Jérôme Thomas, entre deux jongles, entre les genres, nous raconte le temps de vivre, entre Rimbaud et Joyce, entre chienne et accordéon, entre canne et plume. Une errance artistique entre deux balles ou entre deux massues.

Jérôme Thomas affectionne les accessoires qui ne servent pas à jongler. Jongleur conteur d’histoires, narrateur les balles à la main, il aime se poser où on ne l’attend pas. Artiste, c’est dans le ratage qu’il voit une partie des clés de la réussite. C’est dans le rien qu’il trouve le quelque chose. C’est en traquant l’infime et l’intime qu’il dresse l’aventure de la vie et ses péripéties.
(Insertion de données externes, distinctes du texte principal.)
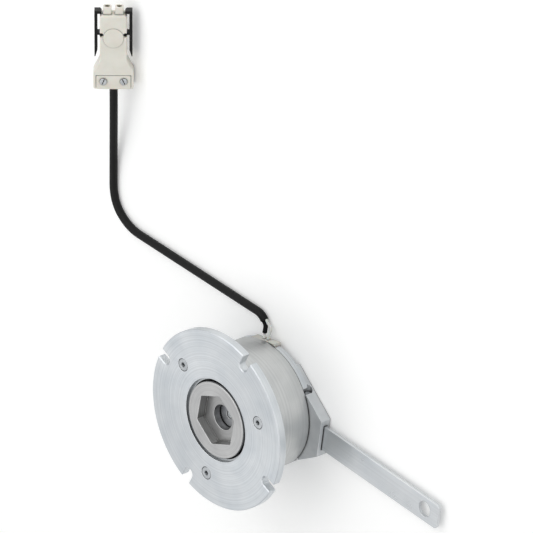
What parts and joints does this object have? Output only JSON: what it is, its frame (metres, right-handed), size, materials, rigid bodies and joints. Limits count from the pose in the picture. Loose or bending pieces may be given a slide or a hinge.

Et le quelque chose d’Assis, c’est ce presque rien qui forme l’existence, les grandes choses qui naissent du destin des petites, le différent qui surgit de l’ordinaire, l’habituel qui taille la route de l’exceptionnel. Sur la piste circulaire autour de laquelle sont assis les spectateurs, c’est le vide. À peine sur une table distingue-t-on quelques vagues accessoires. Une plume, une canne et un tuyau. Des chaises délimitent l’espace. À leur pied, des balles – c’est un spectacle de jonglerie, que diable ! Mais voire !

© Christophe Raynaud de Lage

© Christophe Raynaud de Lage

Un jongleur planté sur sa chaise, ça n’existe pas ! – Et pourquoi pas ?
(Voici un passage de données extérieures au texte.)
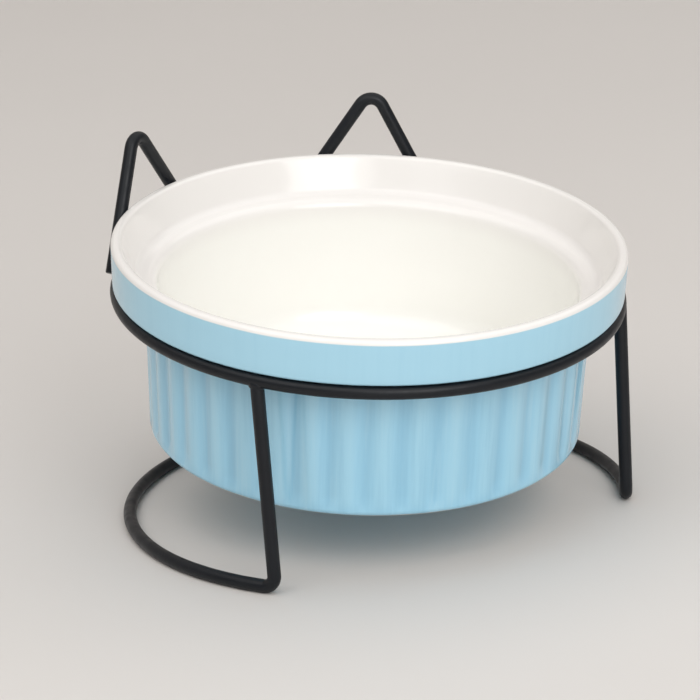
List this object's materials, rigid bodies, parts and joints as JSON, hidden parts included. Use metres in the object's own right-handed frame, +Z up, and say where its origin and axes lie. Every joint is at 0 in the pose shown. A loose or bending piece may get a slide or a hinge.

Point ici de fourmi de dix-huit mètres avec un chapeau sur la tête. Juste un monsieur assis – qui n’a cependant pas grand-chose à voir avec les « rassis » de Rimbaud, « les poings noyés dans des manchettes sales ». Il nous parle voyages avec James Joyce et Ulysse – qu’il n’a pas lu, et nous non plus, vraisemblablement. Le ton est donné. Rien de ce qu’on attend ne nous sera donné et pourtant il est question de recevoir. Insensiblement, presque sans y toucher, ce prestidigitateur sans tour de magie nous a fait rentrer dans un cercle où l’on peut jongler assis, ou allongé sur le sol, ou dans les positions les plus bizarres et avec les objets les plus insolites, où le jonglage n’est pas séparable de la chorégraphie et où le théâtre s’associe à un cirque sans clown et sans paillettes – ou, quand elles sont utilisées, à contre-emploi.
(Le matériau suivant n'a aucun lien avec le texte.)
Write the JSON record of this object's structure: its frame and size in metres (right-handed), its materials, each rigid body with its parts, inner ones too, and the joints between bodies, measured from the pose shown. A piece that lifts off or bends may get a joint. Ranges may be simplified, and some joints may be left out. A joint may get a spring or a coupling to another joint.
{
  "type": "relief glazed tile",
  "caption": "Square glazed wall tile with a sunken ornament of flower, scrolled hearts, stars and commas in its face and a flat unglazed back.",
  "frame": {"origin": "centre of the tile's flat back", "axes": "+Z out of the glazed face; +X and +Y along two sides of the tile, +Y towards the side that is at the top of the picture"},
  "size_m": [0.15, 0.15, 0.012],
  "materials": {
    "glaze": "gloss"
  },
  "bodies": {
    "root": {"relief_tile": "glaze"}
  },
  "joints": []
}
© Christophe Raynaud de Lage

© Christophe Raynaud de Lage

Un voyage de circassien comédien ?

L’air de rien, c’est à un retour en arrière que nous sommes invités car le protagoniste parle de lui. De ses quarante-cinq années de jonglage qui l’ont mené à travers le monde, d’Osaka (prononcer « Ossaka »), où on ne dit pas « arigatô » pour dire merci, jusqu’au Pakistan, chez les Pachtounes, où il se produit avec une culotte de femme sur la tête face aux cinquante dames et quelque six cents hommes assis séparément dans la salle. Il disserte sur ce qui est admissible et ce qui vous vaudrait d’être lynché, sur la logique du spectacle, inapplicable en certains lieux, et son adaptation. Les accessoires passent entre ses doigts. Il les tourne, les passe d’une main à l’autre, dans les deux mains, sur l’épaule, autour du cou, au-dessus de sa tête. Les mains esquissent leur propre chorégraphie, en dedans, en dehors, en circonvolutions circulaires. Les jambes se livrent à une danse sans rapport avec elles. Le décalage est la règle. Se positionner où on ne l’attend pas. Dérouter le spectateur pour mieux le capter.

© Christophe Raynaud de Lage

© Christophe Raynaud de Lage

De la diversion comme un des beaux-arts

La logique, c’est de n’en avoir pas, en tout cas pas issue de notre expérience quotidienne. De dissocier la parole et le geste en sorte que le spectateur y perde ses repères. Que faut-il regarder ? Le tour difficile d’un bâton qu’on fait tourner avec le pied, qui passe d’un pied à l’autre et se balade en équilibre instable, ou son propriétaire qui nous plonge dans des histoires cocasses, raconte hic et nunc ses histoires de Hic et de Hoc qui se réfèrent à l’un de ses précédents spectacles ? Et si d’aventure l’une des balles avec lesquelles il jongle lui échappe et vit sa propre vie, roulant sur le plateau, allant et venant à sa guise, le spectacle se concentre dès lors sur le mouvement de la balle, et le reste est sans importance. C’est dans cette part instable, dans l’impondérable que se définit ce qui le rend unique. Et Jérôme Thomas intègre l’« accident » comme une donnée fondamentale, il est la nature même du spectacle vivant. L’imparfait devient l’un des beaux-arts, l’impondérable forme avec le fixe un corollaire indissociable, l’inattendu vient trouer le prévisible.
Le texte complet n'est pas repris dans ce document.